OBJECTIVE
Retype everything from the line that contains "lip_outer_radius, bell_lip_z), bell_lip_round)" down to the line that contains "bpy.data.objects.remove(obj)", inclusive, without altering or adding anything.

DATA

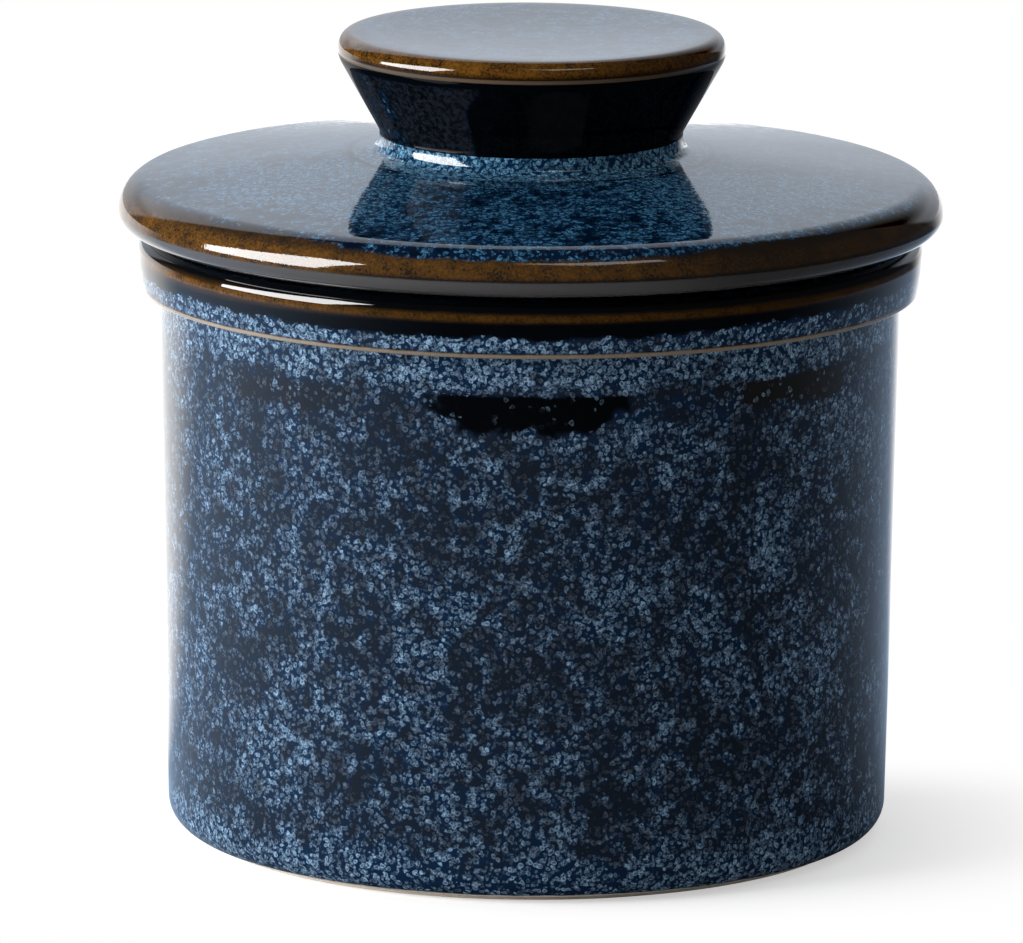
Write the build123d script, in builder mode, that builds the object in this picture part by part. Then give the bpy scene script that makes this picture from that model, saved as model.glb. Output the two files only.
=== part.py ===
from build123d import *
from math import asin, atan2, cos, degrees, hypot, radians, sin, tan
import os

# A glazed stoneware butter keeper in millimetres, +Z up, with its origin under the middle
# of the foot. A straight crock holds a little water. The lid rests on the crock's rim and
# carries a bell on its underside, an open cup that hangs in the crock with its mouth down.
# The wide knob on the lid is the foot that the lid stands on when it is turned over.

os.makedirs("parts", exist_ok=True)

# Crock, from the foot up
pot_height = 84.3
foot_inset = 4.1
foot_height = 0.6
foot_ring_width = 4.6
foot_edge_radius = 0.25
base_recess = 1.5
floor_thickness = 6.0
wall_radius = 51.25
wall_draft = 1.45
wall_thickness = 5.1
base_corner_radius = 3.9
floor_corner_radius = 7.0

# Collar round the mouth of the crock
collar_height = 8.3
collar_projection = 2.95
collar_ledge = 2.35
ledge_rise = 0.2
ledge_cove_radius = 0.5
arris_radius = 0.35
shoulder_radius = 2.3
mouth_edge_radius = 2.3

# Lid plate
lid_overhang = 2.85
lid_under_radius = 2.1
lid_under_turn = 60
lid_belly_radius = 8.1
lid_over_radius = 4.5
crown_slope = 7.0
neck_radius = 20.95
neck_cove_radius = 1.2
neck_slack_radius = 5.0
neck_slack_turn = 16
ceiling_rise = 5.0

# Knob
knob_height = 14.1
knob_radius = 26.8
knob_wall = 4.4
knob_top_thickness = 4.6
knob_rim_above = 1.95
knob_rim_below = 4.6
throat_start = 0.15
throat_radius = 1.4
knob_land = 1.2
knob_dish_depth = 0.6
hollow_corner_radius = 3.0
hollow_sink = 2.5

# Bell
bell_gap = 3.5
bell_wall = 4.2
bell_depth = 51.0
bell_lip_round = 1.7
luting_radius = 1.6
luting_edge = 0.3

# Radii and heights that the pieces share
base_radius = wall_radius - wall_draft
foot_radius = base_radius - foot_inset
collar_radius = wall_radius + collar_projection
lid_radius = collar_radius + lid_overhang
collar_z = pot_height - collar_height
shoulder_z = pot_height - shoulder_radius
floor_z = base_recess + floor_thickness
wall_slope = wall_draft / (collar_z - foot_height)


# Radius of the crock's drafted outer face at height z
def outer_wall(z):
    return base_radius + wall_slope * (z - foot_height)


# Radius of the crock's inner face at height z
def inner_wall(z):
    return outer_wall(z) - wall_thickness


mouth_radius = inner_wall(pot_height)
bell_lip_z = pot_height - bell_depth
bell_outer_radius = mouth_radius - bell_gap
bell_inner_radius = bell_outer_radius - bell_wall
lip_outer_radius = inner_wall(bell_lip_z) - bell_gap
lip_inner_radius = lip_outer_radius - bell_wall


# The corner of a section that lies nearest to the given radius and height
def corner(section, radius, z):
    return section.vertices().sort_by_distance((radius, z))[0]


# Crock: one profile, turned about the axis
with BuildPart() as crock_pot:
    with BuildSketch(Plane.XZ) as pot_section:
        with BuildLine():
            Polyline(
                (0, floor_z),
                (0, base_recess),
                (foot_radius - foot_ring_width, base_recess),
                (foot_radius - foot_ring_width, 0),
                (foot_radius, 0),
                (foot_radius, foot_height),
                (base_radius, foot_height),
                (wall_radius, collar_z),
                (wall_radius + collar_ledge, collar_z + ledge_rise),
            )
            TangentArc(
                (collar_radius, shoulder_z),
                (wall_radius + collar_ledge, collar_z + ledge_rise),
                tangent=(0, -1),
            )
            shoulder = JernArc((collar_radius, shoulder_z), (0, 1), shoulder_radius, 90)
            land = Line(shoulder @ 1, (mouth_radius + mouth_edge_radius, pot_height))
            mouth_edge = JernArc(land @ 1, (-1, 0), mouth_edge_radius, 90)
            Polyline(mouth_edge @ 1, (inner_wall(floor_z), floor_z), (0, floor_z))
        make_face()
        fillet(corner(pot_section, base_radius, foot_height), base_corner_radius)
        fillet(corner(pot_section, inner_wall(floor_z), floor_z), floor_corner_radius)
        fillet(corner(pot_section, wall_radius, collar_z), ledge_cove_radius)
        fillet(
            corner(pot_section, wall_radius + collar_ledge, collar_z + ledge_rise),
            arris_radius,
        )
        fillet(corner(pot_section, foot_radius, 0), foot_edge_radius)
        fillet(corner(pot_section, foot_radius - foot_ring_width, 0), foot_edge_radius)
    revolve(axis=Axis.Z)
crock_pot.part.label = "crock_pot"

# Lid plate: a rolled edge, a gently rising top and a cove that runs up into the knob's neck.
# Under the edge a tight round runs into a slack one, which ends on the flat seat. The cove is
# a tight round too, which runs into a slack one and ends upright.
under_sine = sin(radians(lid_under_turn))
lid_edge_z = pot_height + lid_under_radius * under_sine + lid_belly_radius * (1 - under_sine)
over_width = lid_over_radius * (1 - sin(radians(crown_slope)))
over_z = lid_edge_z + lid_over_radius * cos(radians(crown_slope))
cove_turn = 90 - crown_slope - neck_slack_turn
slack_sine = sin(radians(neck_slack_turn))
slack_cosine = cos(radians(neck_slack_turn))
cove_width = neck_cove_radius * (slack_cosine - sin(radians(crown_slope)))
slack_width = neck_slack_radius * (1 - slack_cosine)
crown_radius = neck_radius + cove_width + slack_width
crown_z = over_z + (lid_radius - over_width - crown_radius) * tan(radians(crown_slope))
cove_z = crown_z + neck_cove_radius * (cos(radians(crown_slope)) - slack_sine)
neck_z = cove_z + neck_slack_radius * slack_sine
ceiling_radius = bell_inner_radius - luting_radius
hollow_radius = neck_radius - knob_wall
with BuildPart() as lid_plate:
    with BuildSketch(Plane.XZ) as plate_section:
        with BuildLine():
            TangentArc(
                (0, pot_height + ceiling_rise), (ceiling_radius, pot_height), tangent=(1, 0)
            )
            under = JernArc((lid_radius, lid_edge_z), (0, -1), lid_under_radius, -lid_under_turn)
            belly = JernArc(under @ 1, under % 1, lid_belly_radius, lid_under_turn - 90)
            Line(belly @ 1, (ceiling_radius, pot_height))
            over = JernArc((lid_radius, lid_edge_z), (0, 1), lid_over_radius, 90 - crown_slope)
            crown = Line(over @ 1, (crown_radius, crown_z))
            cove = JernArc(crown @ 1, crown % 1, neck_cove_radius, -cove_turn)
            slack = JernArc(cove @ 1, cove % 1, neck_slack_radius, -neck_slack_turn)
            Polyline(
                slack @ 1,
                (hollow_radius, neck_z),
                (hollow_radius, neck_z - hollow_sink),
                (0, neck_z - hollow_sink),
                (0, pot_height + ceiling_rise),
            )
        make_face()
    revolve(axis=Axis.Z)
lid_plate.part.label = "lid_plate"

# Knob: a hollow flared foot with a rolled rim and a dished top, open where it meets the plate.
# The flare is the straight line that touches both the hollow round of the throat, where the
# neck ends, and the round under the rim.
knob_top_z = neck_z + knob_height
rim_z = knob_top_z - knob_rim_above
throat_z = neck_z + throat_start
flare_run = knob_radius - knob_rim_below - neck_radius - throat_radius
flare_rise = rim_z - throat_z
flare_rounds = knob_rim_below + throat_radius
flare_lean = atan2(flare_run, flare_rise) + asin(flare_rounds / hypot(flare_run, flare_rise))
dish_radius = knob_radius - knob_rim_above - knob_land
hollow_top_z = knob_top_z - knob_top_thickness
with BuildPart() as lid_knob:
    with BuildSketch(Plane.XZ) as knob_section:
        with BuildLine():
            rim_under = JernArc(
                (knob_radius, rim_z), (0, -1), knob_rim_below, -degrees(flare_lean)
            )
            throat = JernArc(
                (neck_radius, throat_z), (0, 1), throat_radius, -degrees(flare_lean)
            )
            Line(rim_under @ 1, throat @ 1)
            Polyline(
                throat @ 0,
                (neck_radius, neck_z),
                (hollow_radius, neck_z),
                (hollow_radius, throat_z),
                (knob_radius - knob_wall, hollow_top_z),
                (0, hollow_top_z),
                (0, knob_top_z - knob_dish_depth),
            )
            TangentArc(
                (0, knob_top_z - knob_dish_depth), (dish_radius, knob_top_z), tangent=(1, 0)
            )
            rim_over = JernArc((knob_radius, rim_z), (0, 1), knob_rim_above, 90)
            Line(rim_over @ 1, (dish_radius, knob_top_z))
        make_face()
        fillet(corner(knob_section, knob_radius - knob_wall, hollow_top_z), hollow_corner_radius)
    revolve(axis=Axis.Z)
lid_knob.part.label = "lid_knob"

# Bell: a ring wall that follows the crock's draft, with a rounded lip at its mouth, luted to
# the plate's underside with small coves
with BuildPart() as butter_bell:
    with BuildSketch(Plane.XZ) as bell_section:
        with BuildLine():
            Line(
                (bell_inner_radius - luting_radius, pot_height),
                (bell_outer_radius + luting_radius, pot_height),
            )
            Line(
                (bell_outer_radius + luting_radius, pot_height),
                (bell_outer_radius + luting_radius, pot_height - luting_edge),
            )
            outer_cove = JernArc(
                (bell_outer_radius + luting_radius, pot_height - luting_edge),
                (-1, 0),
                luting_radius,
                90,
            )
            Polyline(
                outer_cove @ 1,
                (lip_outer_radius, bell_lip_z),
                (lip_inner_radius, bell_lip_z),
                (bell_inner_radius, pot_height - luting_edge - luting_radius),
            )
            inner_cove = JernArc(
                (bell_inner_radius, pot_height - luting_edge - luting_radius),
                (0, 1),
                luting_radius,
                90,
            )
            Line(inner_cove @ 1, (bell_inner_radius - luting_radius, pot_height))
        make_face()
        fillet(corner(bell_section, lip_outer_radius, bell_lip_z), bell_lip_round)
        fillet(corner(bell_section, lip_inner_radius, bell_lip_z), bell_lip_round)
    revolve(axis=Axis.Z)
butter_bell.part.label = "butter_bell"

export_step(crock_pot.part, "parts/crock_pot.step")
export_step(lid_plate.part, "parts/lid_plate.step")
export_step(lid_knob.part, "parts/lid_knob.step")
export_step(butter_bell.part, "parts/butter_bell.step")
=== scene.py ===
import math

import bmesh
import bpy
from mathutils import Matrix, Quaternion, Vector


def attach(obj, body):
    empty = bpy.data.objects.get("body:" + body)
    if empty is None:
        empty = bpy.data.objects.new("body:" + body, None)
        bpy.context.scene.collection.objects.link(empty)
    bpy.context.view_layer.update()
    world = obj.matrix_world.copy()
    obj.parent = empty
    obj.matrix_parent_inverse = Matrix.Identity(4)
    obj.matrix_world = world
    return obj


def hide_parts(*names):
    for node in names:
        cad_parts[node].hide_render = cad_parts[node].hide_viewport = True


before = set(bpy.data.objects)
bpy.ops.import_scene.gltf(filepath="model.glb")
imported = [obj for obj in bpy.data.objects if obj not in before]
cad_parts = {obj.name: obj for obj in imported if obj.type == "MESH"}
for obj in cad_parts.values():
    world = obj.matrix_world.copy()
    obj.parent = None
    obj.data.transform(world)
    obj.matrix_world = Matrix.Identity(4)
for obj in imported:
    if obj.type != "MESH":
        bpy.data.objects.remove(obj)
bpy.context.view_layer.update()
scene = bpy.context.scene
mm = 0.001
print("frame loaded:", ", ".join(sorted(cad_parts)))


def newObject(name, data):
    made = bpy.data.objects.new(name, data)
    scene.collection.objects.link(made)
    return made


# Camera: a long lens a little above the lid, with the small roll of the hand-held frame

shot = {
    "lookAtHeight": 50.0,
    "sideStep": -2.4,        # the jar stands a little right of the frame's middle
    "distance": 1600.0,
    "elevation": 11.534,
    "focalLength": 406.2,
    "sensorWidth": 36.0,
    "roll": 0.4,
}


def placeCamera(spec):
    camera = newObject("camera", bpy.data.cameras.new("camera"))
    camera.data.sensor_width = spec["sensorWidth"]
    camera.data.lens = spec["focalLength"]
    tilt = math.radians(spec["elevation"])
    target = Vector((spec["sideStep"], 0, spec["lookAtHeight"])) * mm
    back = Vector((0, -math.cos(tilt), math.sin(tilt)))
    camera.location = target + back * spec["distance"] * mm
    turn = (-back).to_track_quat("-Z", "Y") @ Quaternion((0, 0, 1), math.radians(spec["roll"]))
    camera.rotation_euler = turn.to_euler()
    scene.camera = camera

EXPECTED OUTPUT
        fillet(corner(bell_section, lip_outer_radius, bell_lip_z), bell_lip_round)
        fillet(corner(bell_section, lip_inner_radius, bell_lip_z), bell_lip_round)
    revolve(axis=Axis.Z)
butter_bell.part.label = "butter_bell"

export_step(crock_pot.part, "parts/crock_pot.step")
export_step(lid_plate.part, "parts/lid_plate.step")
export_step(lid_knob.part, "parts/lid_knob.step")
export_step(butter_bell.part, "parts/butter_bell.step")
=== scene.py ===
import math

import bmesh
import bpy
from mathutils import Matrix, Quaternion, Vector


def attach(obj, body):
    empty = bpy.data.objects.get("body:" + body)
    if empty is None:
        empty = bpy.data.objects.new("body:" + body, None)
        bpy.context.scene.collection.objects.link(empty)
    bpy.context.view_layer.update()
    world = obj.matrix_world.copy()
    obj.parent = empty
    obj.matrix_parent_inverse = Matrix.Identity(4)
    obj.matrix_world = world
    return obj


def hide_parts(*names):
    for node in names:
        cad_parts[node].hide_render = cad_parts[node].hide_viewport = True


before = set(bpy.data.objects)
bpy.ops.import_scene.gltf(filepath="model.glb")
imported = [obj for obj in bpy.data.objects if obj not in before]
cad_parts = {obj.name: obj for obj in imported if obj.type == "MESH"}
for obj in cad_parts.values():
    world = obj.matrix_world.copy()
    obj.parent = None
    obj.data.transform(world)
    obj.matrix_world = Matrix.Identity(4)
for obj in imported:
    if obj.type != "MESH":
        bpy.data.objects.remove(obj)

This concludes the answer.